In this mental health and wellbeing mini-series post, Dr Deborah Holt, Bicentennial Fellow in the Moray House School of Education, discusses how she promotes learner wellbeing both for school teachers and for school pupils…
Positive mental health promotion in education is defined as action taken to increase the social and emotional wellbeing of learners and their capacity to experience and maintain positive mental health. It is holistic and context driven.
Throughout my years as an educator, both in schools and university, I have prioritised the promotion of learners’ positive mental health. To me, nurturing social and emotional wellbeing has always seemed the most important part of my job. I now lecture in health and wellbeing in primary education. This means that in addition to carrying out research into how best to promote learner wellbeing, I help student teachers develop understanding of the components of positive mental health promotion, looking at theory and how it is enacted in a range of different school contexts.
What I teach
Positive mental health promotion in primary schools is achieved through:
- Creation of environments supportive of wellbeing; those in which there is trust, respect, a valuing of the individual and the safety to talk about and explore feelings. This is not just in specific health lessons, but embedded within the daily policies and procedures of the school and classroom;
- Positive relationships between teachers and pupils. The teacher has to build positive relationships with every pupil, to know them well and be trusted;
- Positive relationships between pupils;
- Capacity building: the individual skills, confidence and attitudes that need to be nurtured in each child so that they have the potential to have positive mental health;
- Making time for fun and enjoyment;
- Promotion of teacher wellbeing.
The most important resource in primary schools is the teacher who needs to be a role model for each aspect of positive mental health promotion.
How I carry out my work
Just like the school teacher who is role model for socially and emotionally healthy behaviours and attitudes, as lecturer in health and wellbeing education, I seek to embody positive mental health and act in ways that promote wellbeing of the students with whom I work. I also make explicit how I am doing this when relevant, so that I am teaching the students about positive mental health promotion whilst doing it. Because wellbeing promotion is core to my concept of what it is to be an educator, working in health promoting ways seems to come naturally to me. For example, I hold positive regard for every student and make them aware of this. This can lead to some interesting chats in seminars on the challenges of getting balance and the difference between having positive regard towards a learner, (not necessarily their behaviour) and being or being seen as a pushover.

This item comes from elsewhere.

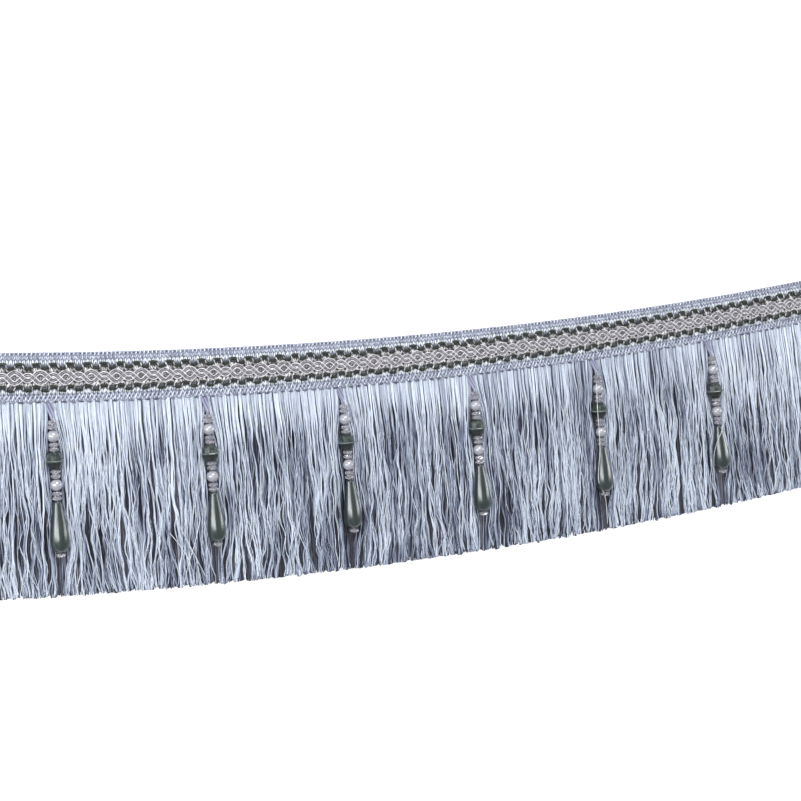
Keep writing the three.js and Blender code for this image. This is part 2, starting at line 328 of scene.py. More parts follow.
class Shape(Steps):
    """A tree that makes a shape on the straight trim, in millimetres, with named sizes."""

    def __init__(self, name, **sizes):
        super().__init__(bpy.data.node_groups.new(name, "GeometryNodeTree"))
        self.entry = {}
        kinds = {int: "NodeSocketInt", float: "NodeSocketFloat", type(None): "NodeSocketMaterial"}
        for label, value in {**sizes, "material": None}.items():
            socket = self.tree.interface.new_socket(label, in_out="INPUT", socket_type=kinds[type(value)])
            if value is not None:
                socket.default_value = value
            self.entry[label] = socket.identifier
        self.tree.interface.new_socket("shape", in_out="OUTPUT", socket_type="NodeSocketGeometry")
        self.given = self.node("NodeGroupInput")

    def size(self, label):
        return self.amount(self.given, label)

    def random(self, low, high, which, seed):
        """A number from low to high for each one, always the same for one seed."""
        node = self.node("FunctionNodeRandomValue", {2: low, 3: high, 7: which, 8: seed})
        return self.amount(node, 1)

    def outline(self, distance, points):
        """A smooth line through points of distance, up to 100, and size, up to 10."""
        node = self.node("ShaderNodeFloatCurve", {"Value": distance / 100.0})
        curve = node.mapping.curves[0]
        while len(curve.points) < len(points):
            curve.points.new(0.5, 0.5)
        for point, (place, size) in zip(curve.points, points):
            point.location = (place / 100, size / 10)
        node.mapping.update()
        return self.amount(node) * 10.0

    def line(self, end):
        """A straight line of as many points as the size named stations."""
        straight = self.node("GeometryNodeCurvePrimitiveLine", {"End": end})
        return self.node("GeometryNodeResampleCurve", {"Curve": straight, "Count": self.size("stations")})

    def passed(self, measure):
        """How much of its line lies before a point, as a Length or as a Factor from 0 to 1."""
        return self.amount(self.node("GeometryNodeSplineParameter"), measure)

    def round_cord(self, line, sides, thickness, radius=1.0):
        """A cord along a line, closed at both ends."""
        profile = self.node("GeometryNodeCurvePrimitiveCircle", {"Resolution": sides, "Radius": radius})
        return self.node("GeometryNodeCurveToMesh", {
            "Curve": line, "Profile Curve": profile, "Scale": thickness, "Fill Caps": True,
        })

    def keep(self, shape, label, value, domain="POINT"):
        """Stores a number on the shape, for its material."""
        inputs = {"Geometry": shape, "Name": label, "Value": value}
        return self.node("GeometryNodeStoreNamedAttribute", inputs, domain=domain)

    def finish(self, shape):
        """Bends the straight trim to its arc, in metres, and ends the tree."""
        real = self.node("GeometryNodeRealizeInstances", {0: shape})
        along, across, height = self.parts(self.node("GeometryNodeInputPosition"))
        radius = ARC_RADIUS - across
        turned = along / ARC_RADIUS
        bent = self.place(
            radius * self.math("SINE", turned) * MM,
            (ARC_RADIUS - radius * self.math("COSINE", turned)) * MM,
            height * MM,
        )
        laid = self.node("GeometryNodeSetPosition", {"Geometry": real, "Position": bent})
        dressed = self.node("GeometryNodeSetMaterial", {0: laid, "Material": self.given.outputs["material"]})
        self.node("NodeGroupOutput", {0: dressed})
        return self


def add_piece(name, mesh):
    """Puts a finished mesh in the scene as a piece of the trim."""
    mesh.name = name
    piece = bpy.data.objects.new(name, mesh)
    bpy.context.scene.collection.objects.link(piece)
    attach(piece, "root")
    return piece


def grow(name, shape, material, makings):
    """Runs a shape's tree once for each set of sizes, and keeps the results as one plain mesh."""
    whole = bmesh.new()
    seedling = bpy.data.objects.new(name, bpy.data.meshes.new(name))
    bpy.context.scene.collection.objects.link(seedling)
    for sizes in makings:
        growth = seedling.modifiers.new(name, "NODES")
        growth.node_group = shape.tree
        growth[shape.entry["material"]] = material
        for label, value in sizes.items():
            growth[shape.entry[label]] = value
        graph = bpy.context.evaluated_depsgraph_get()
        grown = bpy.data.meshes.new_from_object(
            seedling.evaluated_get(graph), preserve_all_data_layers=True, depsgraph=graph
        )
        seedling.modifiers.remove(growth)
        whole.from_mesh(grown)
        bpy.data.meshes.remove(grown)
    bpy.data.objects.remove(seedling)
    mesh = bpy.data.meshes.new(name)
    whole.to_mesh(mesh)
    whole.free()
    mesh.materials.append(material)
    mesh.shade_smooth()
    return add_piece(name, mesh)


def yarn(name, colours, roughness, sheen=0.15, grain=0.25):
    """Silky yarn. Each strand has its own tone, which in the fringe also holds painted shade and
    sparkle, and its fibres give it a fine grain.
    """
    material, steps, shader = start_material(name)
    tone = steps.amount(steps.node("ShaderNodeAttribute", attribute_name="tone"), "Fac")
    x, y, z = steps.object_place()
    fibres = steps.noise(x * FIBRES_ACROSS, y * FIBRES_ALONG, z * FIBRES_ACROSS, 1.0)
    steps.fill(shader, {
        "Base Color": ramp(steps, tone + fibres * grain, colours),
        "Normal": steps.node("ShaderNodeBump", {"Height": fibres, "Distance": FIBRE_RELIEF, "Strength": 0.5}),
        "Roughness": roughness,
        "Sheen Weight": sheen,
    })
    return material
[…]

I have been programme director on Initial Teacher Education programmes, and now have a School role. I continue to have mental health promotion as my focus in these roles, not so much in role-related actions as in how I am, how I relate to students and colleagues. I strive to be the consistent trustworthy person who has time to listen (within the role’s remit). I am still saddened when students come to me as their Personal Tutor or Programme Director and voice their surprise and gratitude for what I have done, for what to me has been respectful and professional behaviour on my part. When I make explicit the link between what I am doing and what I teach, I often get a response along the lines of, “Well I know you say that, but I didn’t expect you to do that for me!”
This leaves me motivated to do my best to empower our future teachers as promoters of positive mental health whilst, by stealth, continuing to try and embed positive mental health promotion into every part of my work. Whether in schools or higher education, positive mental health promotion is a community act, the responsibility of everyone, not a specialism for specific members of staff or experts. I believe that we will not get it right for students if we separate positive mental health promotion from the business of teaching, learning and research. We need to promote wellbeing as well as provide support for those who are experiencing poor mental health. We are getting much better at the latter but there still seems a way to go with the former.